**Problem statement:**
Set down the material once more, exactly as it appears.

**Records for processing:**
⟨
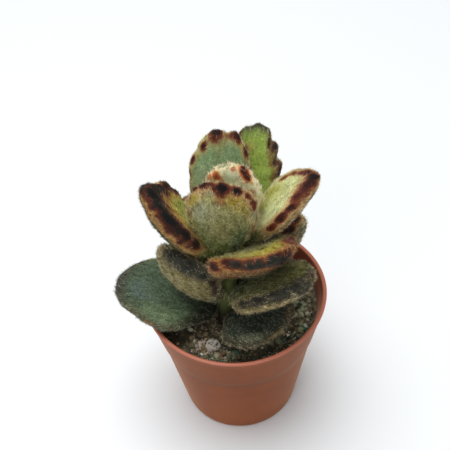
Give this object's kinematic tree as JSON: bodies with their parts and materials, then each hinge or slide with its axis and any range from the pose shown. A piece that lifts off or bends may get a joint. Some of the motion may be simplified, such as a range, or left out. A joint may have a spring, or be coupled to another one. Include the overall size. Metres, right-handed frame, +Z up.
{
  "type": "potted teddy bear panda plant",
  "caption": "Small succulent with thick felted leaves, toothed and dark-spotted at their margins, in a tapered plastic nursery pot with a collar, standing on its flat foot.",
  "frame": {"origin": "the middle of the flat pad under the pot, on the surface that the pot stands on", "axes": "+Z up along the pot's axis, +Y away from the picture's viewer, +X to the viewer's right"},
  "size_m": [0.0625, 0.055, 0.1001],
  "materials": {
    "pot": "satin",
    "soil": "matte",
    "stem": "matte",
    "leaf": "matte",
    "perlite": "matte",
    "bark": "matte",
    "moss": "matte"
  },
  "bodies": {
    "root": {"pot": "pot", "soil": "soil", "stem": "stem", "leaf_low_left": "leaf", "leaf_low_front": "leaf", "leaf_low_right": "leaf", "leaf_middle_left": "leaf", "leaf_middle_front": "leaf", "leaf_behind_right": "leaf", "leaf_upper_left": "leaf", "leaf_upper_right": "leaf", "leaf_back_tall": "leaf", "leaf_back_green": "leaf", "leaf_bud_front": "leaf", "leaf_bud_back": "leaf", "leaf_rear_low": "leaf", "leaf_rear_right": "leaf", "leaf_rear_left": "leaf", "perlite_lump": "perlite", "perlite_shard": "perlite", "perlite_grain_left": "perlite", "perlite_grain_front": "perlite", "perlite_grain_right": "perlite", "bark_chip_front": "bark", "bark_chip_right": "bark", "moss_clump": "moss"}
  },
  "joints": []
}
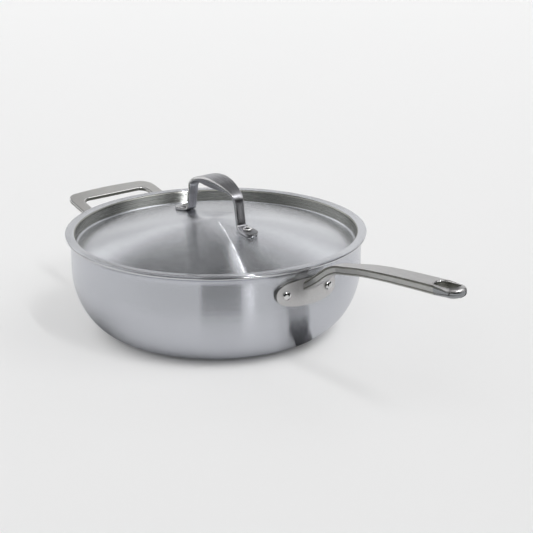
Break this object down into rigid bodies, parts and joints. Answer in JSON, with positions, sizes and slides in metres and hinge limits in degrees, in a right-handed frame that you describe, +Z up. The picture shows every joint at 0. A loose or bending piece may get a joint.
⟩
**Result of this exercise:**
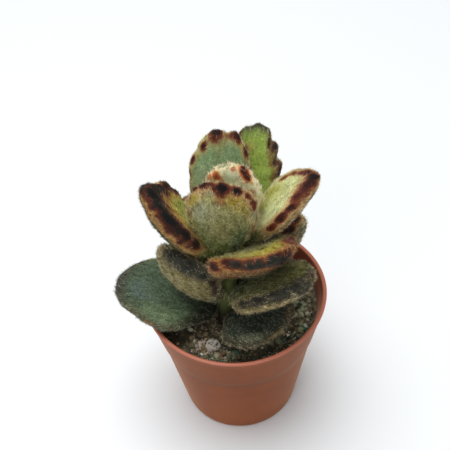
Give this object's kinematic tree as JSON: bodies with their parts and materials, then each hinge or slide with its axis and any range from the pose shown. A piece that lifts off or bends may get a joint. Some of the motion may be simplified, such as a range, or left out. A joint may have a spring, or be coupled to another one. Include the overall size. Metres, right-handed frame, +Z up.
{
  "type": "potted teddy bear panda plant",
  "caption": "Small succulent with thick felted leaves, toothed and dark-spotted at their margins, in a tapered plastic nursery pot with a collar, standing on its flat foot.",
  "frame": {"origin": "the middle of the flat pad under the pot, on the surface that the pot stands on", "axes": "+Z up along the pot's axis, +Y away from the picture's viewer, +X to the viewer's right"},
  "size_m": [0.0625, 0.055, 0.1001],
  "materials": {
    "pot": "satin",
    "soil": "matte",
    "stem": "matte",
    "leaf": "matte",
    "perlite": "matte",
    "bark": "matte",
    "moss": "matte"
  },
  "bodies": {
    "root": {"pot": "pot", "soil": "soil", "stem": "stem", "leaf_low_left": "leaf", "leaf_low_front": "leaf", "leaf_low_right": "leaf", "leaf_middle_left": "leaf", "leaf_middle_front": "leaf", "leaf_behind_right": "leaf", "leaf_upper_left": "leaf", "leaf_upper_right": "leaf", "leaf_back_tall": "leaf", "leaf_back_green": "leaf", "leaf_bud_front": "leaf", "leaf_bud_back": "leaf", "leaf_rear_low": "leaf", "leaf_rear_right": "leaf", "leaf_rear_left": "leaf", "perlite_lump": "perlite", "perlite_shard": "perlite", "perlite_grain_left": "perlite", "perlite_grain_front": "perlite", "perlite_grain_right": "perlite", "bark_chip_front": "bark", "bark_chip_right": "bark", "moss_clump": "moss"}
  },
  "joints": []
}
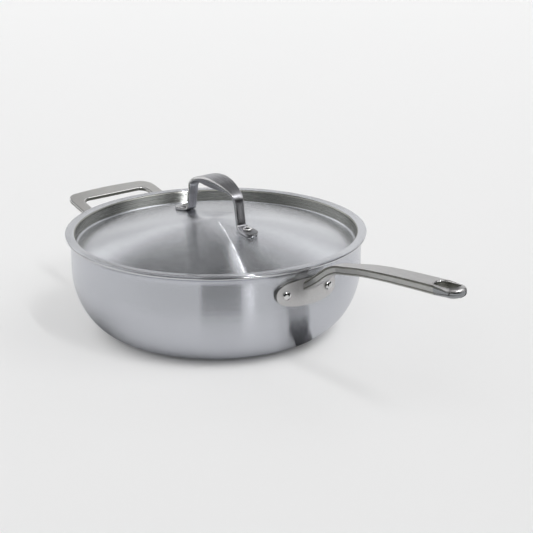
Break this object down into rigid bodies, parts and joints. Answer in JSON, with positions, sizes and slides in metres and hinge limits in degrees, in a right-handed frame that you describe, +Z up. The picture shows every joint at 0. A loose or bending piece may get a joint.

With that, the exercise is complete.